In the United States, consumers have a lot of options when it comes to choosing a primary place to bank. 11,312 options in fact: 5,670 FDIC-insured institutions and another 5,642 NCUA-insured credit unions. In theory, this expansive array should create lots of consumer choice. But in practice, the United States’ banking landscape creates not only choice but also challenges when it comes to ensuring financial technology support for every American.
That’s because with the rise of fintech, no longer is a bank just a bank. It serves as the hub of the consumer’s financial life, which for the most part still revolves around the checking account. That means financial technology must revolve around the checking account, too—because products and services are largely powered by the data within that hub. It’s this data that developers transform into actionable advice, faster payments, and better loan offerings. Put simply, financial technology depends on data portability, or the ability to connect and share data with that checking account.
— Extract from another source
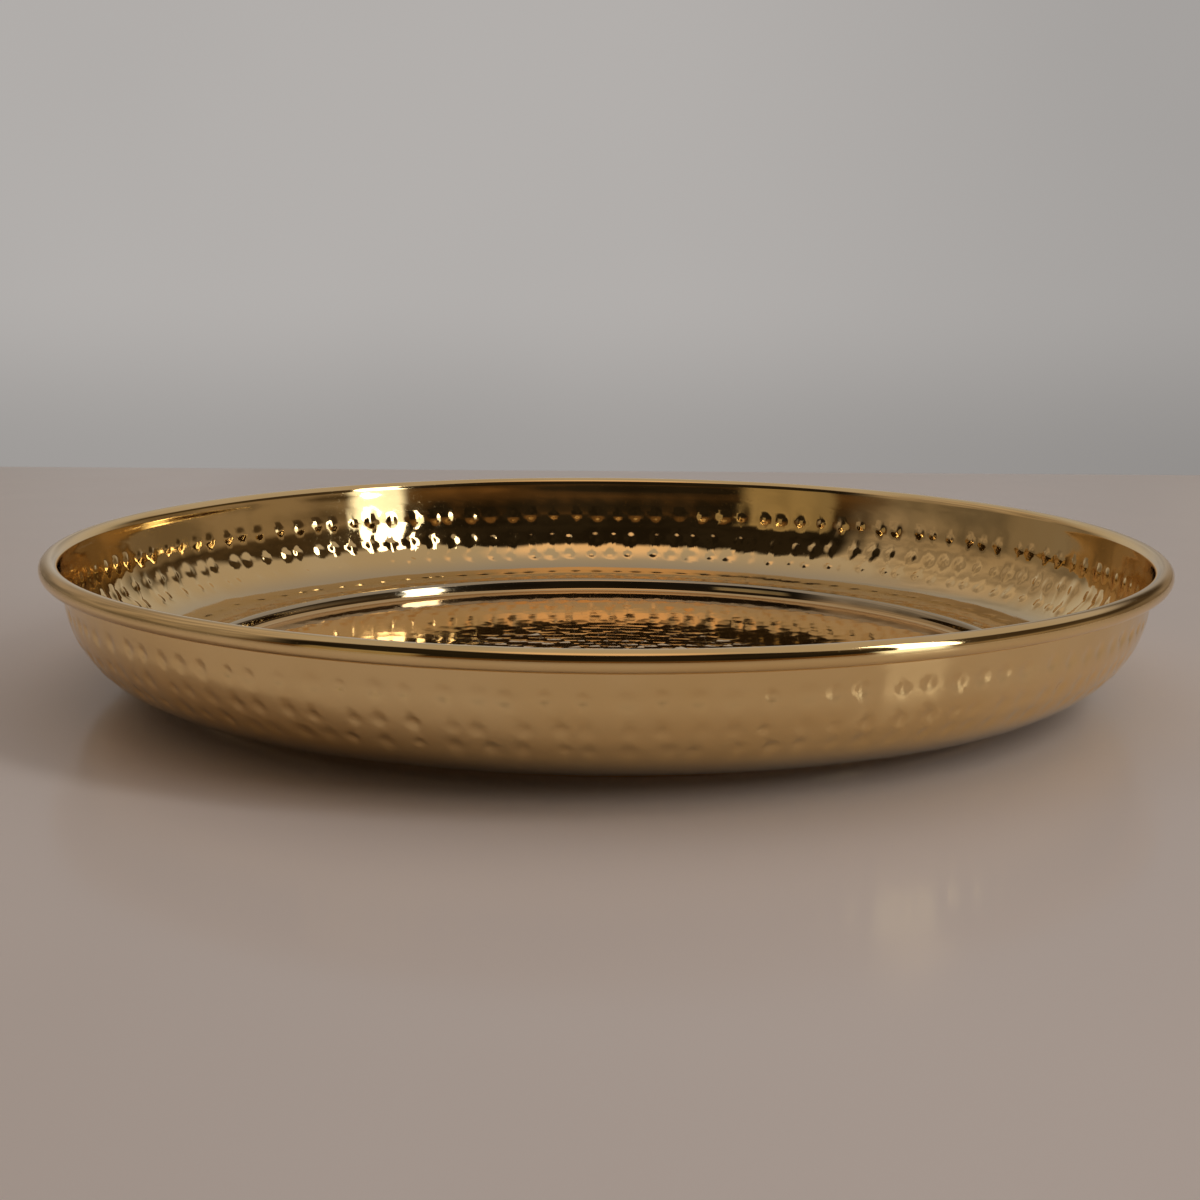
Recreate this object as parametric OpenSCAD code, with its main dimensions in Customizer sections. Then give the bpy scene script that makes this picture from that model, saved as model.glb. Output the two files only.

And 11,312 is far too many institutions for a startup developer to try to support on his or her own. Think about it: This would require a developer to build unique integrations with every single institution—and maintain them, even as the underlying infrastructure changes. (And to be clear, they change frequently. In addition to routine technical updates, the landscape of banking is rapidly shifting. From 1984 to 2011, more than 10,000 banks left the industry, the result of consolidations or failures.) A developer might never get his or her robo-advisor or PFM or new application off the ground if a prerequisite was to build custom integrations with every institution with which its customers banked.
That’s why neutral, third-party trusted intermediaries have become so important in the United States. Trusted intermediaries like Plaid ensure that it’s possible for every app to serve every consumer, regardless of where they bank, because they take on that infrastructure burden on the ecosystem’s behalf. So while the United States’ banking landscape is changing fast, this means financial infrastructure must keep pace, too.
The fact is, the landscape has been disproportionately reshaped by the exits of smaller institutions, which has left more concentration at the top than ever. For example, now the top 200 banks and credit unions comprise about 70 percent of all U.S. depository accounts. These top banks tend to be better resourced and able to plow funds into technology infrastructure that supports third-party applications (or even applications of their own). It would be easy, then, to build solutions that favor the biggest banks and credit unions—that’s where the majority of accounts are, and in most cases where better technical resources exist. But that wouldn’t be inclusive. We’ve already seen that certain institutions are more equipped to create bilateral data access agreements, or provide prescriptive measures for how access for consumers is furnished. But that approach, if allowed to proliferate, threatens to leave out broad sections of the population, many of whom might benefit from alternative financial technologies most. After all, consumer choice is a powerful driver of empowerment. The ability for consumers to choose to bank with their rural credit union, for example, and to shop advisory tools is a critical right.
After all, the diversity of financial institutions drives the types of open banking initiatives and other data access efforts that could reasonably take root here. It wouldn’t work, for example, to force an overly prescriptive set of standards on the wide-ranging banking system in the United States. To be sure, the United States is effectively the birthplace of fintech precisely because of its support for data portability with trusted intermediaries, which supply the right tool for the job. And it stands in stark contrast to the dynamics in many foreign countries. Japan, for example, has just ~170 banks, while the U.K. has fewer than 1,500. Each, like the U.S., is complex in their own right, but there is no silver bullet that fits them all.